The best thing about the least informative podcast that I listened to, Technology Used in the Classroom at the University of South Alabama, was the colloquial nature of the commentary. Sarah, Nick, and their third partner made you feel as if you were sitting on your living room couch having a mildly reflective conversation about school tools. Although it was not informative at all, I must give them kudos for keeping it so comfortable.

***Notes and questions for clarity
1.) What is the website that Kristin refers to that sounds like starkwall?
2.) I would like to learn more about the Courses Application for Facebook that Candace refers to even though I don't think Facebook is an appropriate tool for my classroom.

Wednesday, September 2, 2009

Class notes/ thoughts

to me: I can find out what other people are bookmarking in Delicious: public figures, friends, other book-markers with same interests...
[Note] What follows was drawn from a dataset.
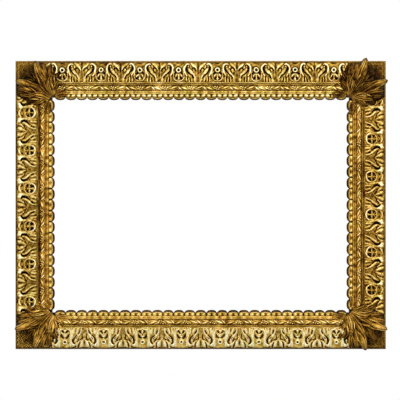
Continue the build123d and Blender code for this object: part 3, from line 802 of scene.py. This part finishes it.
# Each side's tongues: place, length and painted highlight of the eyes, depth of the hollow's painted
# shade, start of the rim and painted lightness of the notches between tongues
tongue_cuts = {
    "top": (0.5, 3.4, 0.5, 0.55, 12.0, 0.26),
    "bottom": (0.55, 4.0, 0.30, 0.34, 9.6, 0.14),
    "left": (0.66, 3.0, 0.42, 0.20, 9.8, 0.03),
    "right": (0.66, 3.0, 0.42, 0.20, 9.8, 0.03),
}
ledge_strips = [
    ([sight_start, sight_start + 2, sight_start + 4, rebate_start - 0.05], board_top),
    ([rebate_start - 0.05, ledge_end], lip_back),
]
for number, side in enumerate(sides):
    random = np.random.default_rng(100 + number)
    pitch = (sides[side][0] - 2 * moulding_width) / tongue_counts[side]
    piece = CarvedPiece(f"scalloped_sight_{side}")
    for rows, low in ledge_strips:
        along, across = strip_places(side, np.array(rows))
        height = ledge_top - 3.5 * (across - sight_start) / (ledge_end - sight_start)
        # Painted shade on the ledge in the notches between tongues, set for each side
        light = np.full(along.shape, tongue_cuts[side][5])
        piece.add_strip(strip_points(side, along, across, height), light, low)
    share, depth = tongue_grid()
    reach = np.clip((depth - 7.4) / 7.6, 0, 1)
    for place in range(tongue_counts[side]):
        middle = (2 * place + 1 - tongue_counts[side]) * pitch / 2 + random.uniform(-0.4, 0.4)
        half = (pitch - tongue_gap) / 2 * random.uniform(0.96, 1.02) * (1 - reach ** 2.3) ** (1 / 2.3)
        lift, light = tongue_shape(share, depth, side, random)
        top = tongue_root - tongue_fall * smooth_step(4.5, 15.5, depth) ** 1.2 + lift
        top = np.maximum(top, lip_back + 1.5)
        light = np.clip(light * random.uniform(0.9, 1.08), 0, 1)
        front = strip_points(side, middle + share * half, sight_start + depth, top)
        under = front * (1, 0, 1) - (0, lip_back, 0)
        piece.add_shell(front, light, under)
    piece.made(f"sight_{side}", reddish_gilding if side in ("left", "right") else gilding)

# The corner leaves: one acanthus leaf over each mitre, carved in separate blocks with fanned
# fingers and side curls, pinned over the mouldings and gilded; their gilding is darker than the
# mouldings', with painted highlights on the ribs and tips and painted shade at the fingers' edges.

leaf_root = 10.0
root_height = board_top + 23.0
leaf_crest = 38.0
leaf_top = 59.7
finger_grid = (33, 58)
sight_half = np.array([outer_width / 2 - moulding_width, outer_height / 2 - moulding_width])
leaf_limits = (
    np.array([cad_low.x, cad_low.z]) / mm + 0.1,
    np.array([cad_high.x, cad_high.z]) / mm - 0.1,
)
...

to Dr. Strange: How does a blackberry compare to an iphone?

to Dr. Strange: What is your Delicious username? How do you find a user easily? How do you change your username?

to Dr. Strange and the Lady in Pink that sits in the aisle seat in the row in front of me: What is Kendall/ Tendall/ or whatever?

to me: (in response to the Needlemen conference) Blogging empowers and motivates students by giving them a real audience outside of the class setting. Using skype allows students to be taught by people who are actually in the field; his examples included a bird scientist in Boston. Integrate a few things at a time when I first start teaching, he says, because it will help me keep afloat.

to me: (about Karl, inspired by Special Needs comment in Needlemen Skype) How can I get Karl to be more engaged in peer to peer work? How can I inspire him to say "yes", instead of my now least favorite word, "no". Maybe the website would be more appropriate for Simeon because Karl isn't not struggling to keep up academically, just socially.

to me: Look up the "Mobile Schools Now Equipped for the 21 Century" from the Mobile Register.

to Dr. Strange: How can I take a screen shot (like in Mr. C's Why Do I Blog post)?